- Supplied material -
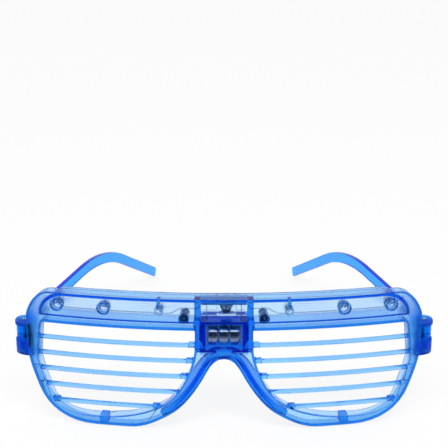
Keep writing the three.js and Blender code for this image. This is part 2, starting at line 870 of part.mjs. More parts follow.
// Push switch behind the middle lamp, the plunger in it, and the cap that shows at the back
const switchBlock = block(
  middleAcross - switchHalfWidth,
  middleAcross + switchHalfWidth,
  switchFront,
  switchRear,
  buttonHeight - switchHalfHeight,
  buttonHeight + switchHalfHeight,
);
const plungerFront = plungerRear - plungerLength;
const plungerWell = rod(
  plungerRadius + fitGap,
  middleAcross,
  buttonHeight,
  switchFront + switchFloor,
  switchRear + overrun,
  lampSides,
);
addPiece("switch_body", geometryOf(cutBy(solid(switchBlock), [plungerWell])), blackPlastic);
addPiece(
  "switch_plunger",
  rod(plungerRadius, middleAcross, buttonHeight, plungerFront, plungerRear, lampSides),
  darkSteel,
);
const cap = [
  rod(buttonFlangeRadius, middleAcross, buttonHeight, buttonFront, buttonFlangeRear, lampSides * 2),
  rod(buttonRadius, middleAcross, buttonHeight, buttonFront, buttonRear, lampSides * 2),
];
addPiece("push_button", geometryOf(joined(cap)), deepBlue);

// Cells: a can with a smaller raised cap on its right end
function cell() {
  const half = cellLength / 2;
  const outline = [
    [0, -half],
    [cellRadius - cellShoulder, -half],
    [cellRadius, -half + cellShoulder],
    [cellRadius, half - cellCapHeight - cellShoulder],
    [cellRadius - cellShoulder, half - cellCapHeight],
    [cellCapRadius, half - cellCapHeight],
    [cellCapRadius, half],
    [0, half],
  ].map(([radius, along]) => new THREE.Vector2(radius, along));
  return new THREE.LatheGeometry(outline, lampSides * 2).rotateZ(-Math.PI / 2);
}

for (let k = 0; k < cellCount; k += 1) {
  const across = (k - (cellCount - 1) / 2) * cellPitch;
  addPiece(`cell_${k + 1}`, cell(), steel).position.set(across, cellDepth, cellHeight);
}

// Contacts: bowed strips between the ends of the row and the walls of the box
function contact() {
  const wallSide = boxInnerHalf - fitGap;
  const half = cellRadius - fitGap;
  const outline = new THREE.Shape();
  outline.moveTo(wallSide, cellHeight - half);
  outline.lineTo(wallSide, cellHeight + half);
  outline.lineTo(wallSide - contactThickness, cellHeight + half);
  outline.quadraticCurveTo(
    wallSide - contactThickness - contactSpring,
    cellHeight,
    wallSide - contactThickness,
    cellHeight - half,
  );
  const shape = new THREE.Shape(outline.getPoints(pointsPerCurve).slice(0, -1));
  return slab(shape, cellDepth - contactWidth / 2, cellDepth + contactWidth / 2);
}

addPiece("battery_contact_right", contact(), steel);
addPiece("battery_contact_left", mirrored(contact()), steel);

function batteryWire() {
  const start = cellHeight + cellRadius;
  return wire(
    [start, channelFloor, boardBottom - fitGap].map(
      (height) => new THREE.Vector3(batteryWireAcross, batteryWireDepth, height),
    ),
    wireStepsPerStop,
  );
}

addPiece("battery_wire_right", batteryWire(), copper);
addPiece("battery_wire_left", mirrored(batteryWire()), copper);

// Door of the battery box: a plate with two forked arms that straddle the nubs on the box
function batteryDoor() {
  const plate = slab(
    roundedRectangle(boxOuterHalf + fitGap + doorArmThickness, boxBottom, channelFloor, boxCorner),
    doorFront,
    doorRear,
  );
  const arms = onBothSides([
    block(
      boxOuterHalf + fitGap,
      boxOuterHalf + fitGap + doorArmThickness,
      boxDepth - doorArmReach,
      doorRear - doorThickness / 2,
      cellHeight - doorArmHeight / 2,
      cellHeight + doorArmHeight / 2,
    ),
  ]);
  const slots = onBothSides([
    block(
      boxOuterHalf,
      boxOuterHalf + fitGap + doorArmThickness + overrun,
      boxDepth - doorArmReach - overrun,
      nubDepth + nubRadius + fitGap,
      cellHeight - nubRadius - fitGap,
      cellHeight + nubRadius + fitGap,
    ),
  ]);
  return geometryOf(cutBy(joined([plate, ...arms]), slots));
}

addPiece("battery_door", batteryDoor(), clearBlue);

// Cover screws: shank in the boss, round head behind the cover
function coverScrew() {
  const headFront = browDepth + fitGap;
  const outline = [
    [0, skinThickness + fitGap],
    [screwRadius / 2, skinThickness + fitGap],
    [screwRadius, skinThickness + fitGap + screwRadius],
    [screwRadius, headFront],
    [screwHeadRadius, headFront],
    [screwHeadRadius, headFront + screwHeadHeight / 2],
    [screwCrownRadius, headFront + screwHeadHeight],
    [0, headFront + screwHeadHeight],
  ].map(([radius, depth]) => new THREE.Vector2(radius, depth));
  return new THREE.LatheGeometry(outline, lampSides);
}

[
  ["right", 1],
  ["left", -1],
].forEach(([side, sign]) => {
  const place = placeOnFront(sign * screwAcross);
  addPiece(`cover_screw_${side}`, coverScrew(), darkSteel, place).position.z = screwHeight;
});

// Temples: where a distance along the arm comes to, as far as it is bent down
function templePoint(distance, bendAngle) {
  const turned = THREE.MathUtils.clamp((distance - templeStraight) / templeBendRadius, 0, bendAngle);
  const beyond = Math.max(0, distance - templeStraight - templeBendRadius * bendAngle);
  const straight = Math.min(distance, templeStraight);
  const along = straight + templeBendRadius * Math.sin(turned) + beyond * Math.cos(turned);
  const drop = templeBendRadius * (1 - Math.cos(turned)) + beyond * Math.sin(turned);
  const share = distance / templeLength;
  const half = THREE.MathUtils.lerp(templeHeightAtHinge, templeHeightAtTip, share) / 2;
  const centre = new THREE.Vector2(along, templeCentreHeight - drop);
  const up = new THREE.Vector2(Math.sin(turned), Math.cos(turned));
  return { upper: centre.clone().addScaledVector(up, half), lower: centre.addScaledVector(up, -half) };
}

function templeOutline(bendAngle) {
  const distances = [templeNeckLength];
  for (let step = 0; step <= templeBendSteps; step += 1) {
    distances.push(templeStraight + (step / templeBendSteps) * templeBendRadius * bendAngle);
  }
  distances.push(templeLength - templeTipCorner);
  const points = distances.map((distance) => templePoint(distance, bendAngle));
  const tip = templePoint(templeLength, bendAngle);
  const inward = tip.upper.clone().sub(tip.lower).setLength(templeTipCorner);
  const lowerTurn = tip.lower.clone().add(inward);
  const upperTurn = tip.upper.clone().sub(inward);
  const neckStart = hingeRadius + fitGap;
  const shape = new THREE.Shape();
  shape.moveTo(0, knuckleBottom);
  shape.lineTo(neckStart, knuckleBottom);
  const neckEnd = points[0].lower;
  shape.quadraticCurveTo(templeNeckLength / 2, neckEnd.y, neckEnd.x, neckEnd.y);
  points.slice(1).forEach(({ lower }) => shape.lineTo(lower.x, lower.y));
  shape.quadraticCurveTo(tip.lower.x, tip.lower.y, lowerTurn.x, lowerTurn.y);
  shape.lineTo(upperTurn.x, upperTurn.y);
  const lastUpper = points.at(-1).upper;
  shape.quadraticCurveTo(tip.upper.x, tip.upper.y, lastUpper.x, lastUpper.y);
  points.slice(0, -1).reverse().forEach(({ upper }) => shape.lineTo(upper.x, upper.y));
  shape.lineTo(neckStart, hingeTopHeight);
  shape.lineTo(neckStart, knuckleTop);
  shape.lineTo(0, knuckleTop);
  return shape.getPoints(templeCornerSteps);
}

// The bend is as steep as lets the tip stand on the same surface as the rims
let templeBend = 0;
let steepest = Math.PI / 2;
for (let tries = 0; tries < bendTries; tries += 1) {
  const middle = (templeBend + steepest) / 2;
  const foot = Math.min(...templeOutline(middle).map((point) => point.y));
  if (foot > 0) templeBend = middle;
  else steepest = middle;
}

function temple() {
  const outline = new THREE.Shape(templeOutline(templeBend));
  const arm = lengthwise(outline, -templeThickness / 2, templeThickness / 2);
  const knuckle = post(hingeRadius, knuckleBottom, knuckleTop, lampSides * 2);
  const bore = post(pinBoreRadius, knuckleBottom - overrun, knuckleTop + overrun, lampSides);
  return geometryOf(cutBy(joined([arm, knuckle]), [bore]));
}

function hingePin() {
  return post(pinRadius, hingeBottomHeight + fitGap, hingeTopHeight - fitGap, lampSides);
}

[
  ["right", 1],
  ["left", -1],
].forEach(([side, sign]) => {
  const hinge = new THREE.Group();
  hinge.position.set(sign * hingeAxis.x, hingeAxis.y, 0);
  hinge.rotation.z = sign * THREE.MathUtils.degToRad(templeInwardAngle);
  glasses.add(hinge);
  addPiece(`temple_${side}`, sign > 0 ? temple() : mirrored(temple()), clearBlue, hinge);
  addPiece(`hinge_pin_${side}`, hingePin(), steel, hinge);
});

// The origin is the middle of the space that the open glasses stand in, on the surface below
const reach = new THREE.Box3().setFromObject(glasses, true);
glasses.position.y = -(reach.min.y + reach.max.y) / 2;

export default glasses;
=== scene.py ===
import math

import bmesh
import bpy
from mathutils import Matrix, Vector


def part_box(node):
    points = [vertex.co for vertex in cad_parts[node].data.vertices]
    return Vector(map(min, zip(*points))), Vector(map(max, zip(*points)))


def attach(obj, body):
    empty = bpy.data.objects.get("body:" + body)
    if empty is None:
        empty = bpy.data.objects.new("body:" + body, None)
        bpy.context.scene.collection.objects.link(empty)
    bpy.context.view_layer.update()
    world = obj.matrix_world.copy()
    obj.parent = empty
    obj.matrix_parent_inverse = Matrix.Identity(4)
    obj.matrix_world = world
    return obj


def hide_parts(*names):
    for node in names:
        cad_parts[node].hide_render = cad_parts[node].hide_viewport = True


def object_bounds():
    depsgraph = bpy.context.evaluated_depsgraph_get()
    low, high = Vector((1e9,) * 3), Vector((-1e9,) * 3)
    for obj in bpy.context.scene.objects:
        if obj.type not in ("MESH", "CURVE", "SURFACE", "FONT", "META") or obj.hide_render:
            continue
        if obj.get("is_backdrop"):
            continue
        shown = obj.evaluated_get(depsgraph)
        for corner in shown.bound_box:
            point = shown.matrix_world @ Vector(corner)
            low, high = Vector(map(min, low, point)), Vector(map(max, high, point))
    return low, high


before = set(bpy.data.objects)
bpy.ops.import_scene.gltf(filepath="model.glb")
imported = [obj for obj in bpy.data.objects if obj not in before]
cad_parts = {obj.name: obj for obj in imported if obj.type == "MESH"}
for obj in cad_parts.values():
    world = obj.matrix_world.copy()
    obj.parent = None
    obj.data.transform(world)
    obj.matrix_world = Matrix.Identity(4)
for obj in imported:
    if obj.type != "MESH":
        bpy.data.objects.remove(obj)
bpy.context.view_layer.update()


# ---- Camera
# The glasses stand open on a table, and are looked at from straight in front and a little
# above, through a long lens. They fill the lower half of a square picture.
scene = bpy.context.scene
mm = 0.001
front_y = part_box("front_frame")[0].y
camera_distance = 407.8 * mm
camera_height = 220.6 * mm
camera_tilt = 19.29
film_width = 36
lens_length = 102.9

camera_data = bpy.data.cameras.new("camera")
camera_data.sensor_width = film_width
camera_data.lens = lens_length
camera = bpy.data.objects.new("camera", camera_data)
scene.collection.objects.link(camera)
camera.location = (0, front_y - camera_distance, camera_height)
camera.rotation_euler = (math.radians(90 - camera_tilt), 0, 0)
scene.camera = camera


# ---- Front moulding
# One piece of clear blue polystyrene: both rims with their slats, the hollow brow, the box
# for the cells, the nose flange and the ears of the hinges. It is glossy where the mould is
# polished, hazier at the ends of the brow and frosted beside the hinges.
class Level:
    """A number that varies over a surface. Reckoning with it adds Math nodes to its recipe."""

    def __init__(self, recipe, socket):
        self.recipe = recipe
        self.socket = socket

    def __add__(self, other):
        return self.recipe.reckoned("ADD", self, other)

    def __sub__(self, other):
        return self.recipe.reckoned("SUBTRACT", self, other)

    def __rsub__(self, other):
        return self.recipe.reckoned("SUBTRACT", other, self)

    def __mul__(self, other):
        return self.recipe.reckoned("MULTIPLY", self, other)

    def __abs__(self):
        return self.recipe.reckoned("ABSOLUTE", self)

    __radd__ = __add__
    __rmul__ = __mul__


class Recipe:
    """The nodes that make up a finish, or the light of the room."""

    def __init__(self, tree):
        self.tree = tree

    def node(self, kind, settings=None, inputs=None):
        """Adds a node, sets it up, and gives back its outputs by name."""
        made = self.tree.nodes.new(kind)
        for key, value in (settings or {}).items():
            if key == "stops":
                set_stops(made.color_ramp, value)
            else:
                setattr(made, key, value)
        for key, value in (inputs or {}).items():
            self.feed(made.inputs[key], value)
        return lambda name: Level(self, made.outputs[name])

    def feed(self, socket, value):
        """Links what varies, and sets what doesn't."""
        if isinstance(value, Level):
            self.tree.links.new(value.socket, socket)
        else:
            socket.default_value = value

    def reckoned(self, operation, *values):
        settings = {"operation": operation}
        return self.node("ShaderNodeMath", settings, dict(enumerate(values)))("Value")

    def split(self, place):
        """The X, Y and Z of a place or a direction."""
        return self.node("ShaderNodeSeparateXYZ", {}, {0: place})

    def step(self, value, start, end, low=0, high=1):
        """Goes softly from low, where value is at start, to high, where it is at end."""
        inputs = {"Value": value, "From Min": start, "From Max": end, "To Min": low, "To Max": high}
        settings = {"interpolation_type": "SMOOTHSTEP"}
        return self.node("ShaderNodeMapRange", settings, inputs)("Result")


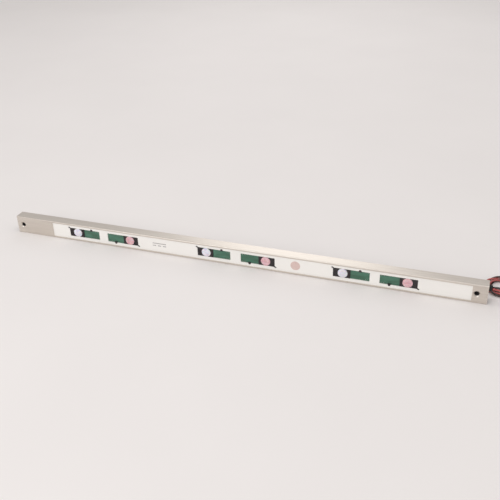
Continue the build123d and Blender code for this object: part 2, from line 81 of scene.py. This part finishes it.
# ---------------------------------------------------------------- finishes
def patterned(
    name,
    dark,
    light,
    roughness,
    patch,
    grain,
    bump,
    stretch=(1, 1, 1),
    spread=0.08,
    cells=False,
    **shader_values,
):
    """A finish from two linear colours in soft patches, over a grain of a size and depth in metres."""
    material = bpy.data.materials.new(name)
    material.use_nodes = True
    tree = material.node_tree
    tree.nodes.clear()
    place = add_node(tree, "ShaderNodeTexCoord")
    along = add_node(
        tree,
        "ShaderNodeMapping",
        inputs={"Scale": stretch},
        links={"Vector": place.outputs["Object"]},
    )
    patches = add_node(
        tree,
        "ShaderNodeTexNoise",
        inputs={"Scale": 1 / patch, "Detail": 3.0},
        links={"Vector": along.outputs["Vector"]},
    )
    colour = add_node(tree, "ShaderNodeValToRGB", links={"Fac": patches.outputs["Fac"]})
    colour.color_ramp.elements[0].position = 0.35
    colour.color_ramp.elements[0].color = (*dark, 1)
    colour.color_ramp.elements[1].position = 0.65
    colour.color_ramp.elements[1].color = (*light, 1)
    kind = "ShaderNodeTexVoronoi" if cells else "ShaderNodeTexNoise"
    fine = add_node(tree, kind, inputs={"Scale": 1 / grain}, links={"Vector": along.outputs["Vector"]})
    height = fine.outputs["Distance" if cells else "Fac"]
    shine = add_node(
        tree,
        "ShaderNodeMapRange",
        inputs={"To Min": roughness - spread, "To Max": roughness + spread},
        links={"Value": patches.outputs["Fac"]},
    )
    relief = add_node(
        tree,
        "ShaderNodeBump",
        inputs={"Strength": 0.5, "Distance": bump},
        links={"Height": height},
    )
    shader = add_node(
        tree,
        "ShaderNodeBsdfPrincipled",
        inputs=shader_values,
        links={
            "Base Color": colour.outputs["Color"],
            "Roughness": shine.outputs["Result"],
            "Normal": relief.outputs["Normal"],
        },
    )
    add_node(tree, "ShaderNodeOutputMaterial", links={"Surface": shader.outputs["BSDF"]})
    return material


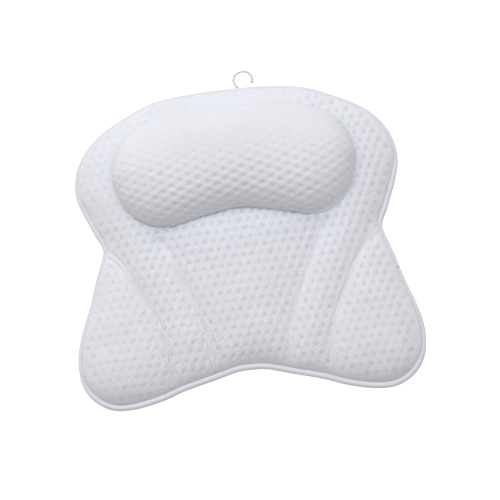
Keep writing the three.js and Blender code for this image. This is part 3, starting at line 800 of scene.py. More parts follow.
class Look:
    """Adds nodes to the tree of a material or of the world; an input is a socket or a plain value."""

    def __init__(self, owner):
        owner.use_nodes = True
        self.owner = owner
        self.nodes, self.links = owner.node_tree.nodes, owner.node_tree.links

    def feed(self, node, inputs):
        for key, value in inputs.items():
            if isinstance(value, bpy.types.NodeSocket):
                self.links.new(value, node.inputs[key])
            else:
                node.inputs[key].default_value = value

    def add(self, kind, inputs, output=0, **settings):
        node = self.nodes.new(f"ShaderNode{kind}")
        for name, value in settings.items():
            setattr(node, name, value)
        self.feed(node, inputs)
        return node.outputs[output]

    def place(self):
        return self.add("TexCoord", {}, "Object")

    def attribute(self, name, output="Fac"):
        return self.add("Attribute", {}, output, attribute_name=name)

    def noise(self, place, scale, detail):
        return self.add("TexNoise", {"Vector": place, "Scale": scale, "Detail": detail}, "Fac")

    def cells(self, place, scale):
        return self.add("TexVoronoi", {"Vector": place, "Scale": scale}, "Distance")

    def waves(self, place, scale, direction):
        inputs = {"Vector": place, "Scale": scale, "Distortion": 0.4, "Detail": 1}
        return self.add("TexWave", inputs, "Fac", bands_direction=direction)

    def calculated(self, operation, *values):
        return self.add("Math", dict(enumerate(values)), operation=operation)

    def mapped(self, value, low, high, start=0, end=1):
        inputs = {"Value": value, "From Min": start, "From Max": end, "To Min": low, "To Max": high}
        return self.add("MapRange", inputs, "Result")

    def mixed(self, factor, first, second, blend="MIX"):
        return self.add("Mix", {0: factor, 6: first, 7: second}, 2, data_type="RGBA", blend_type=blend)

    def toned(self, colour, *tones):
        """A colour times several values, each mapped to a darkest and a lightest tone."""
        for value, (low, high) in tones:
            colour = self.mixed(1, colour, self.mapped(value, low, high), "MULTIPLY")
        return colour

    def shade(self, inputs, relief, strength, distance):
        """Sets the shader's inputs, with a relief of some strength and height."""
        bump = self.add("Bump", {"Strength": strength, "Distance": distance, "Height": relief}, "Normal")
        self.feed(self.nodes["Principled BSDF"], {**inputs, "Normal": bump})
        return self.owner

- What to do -
Above this instruction are the records; retype exactly the lines from the one containing "points = [vertex.co" up to and including the one containing "obj.matrix_world = world".

- Answer to the task -
    points = [vertex.co for vertex in cad_parts[node].data.vertices]
    return Vector(map(min, zip(*points))), Vector(map(max, zip(*points)))


def attach(obj, body):
    empty = bpy.data.objects.get("body:" + body)
    if empty is None:
        empty = bpy.data.objects.new("body:" + body, None)
        bpy.context.scene.collection.objects.link(empty)
    bpy.context.view_layer.update()
    world = obj.matrix_world.copy()
    obj.parent = empty
    obj.matrix_parent_inverse = Matrix.Identity(4)
    obj.matrix_world = world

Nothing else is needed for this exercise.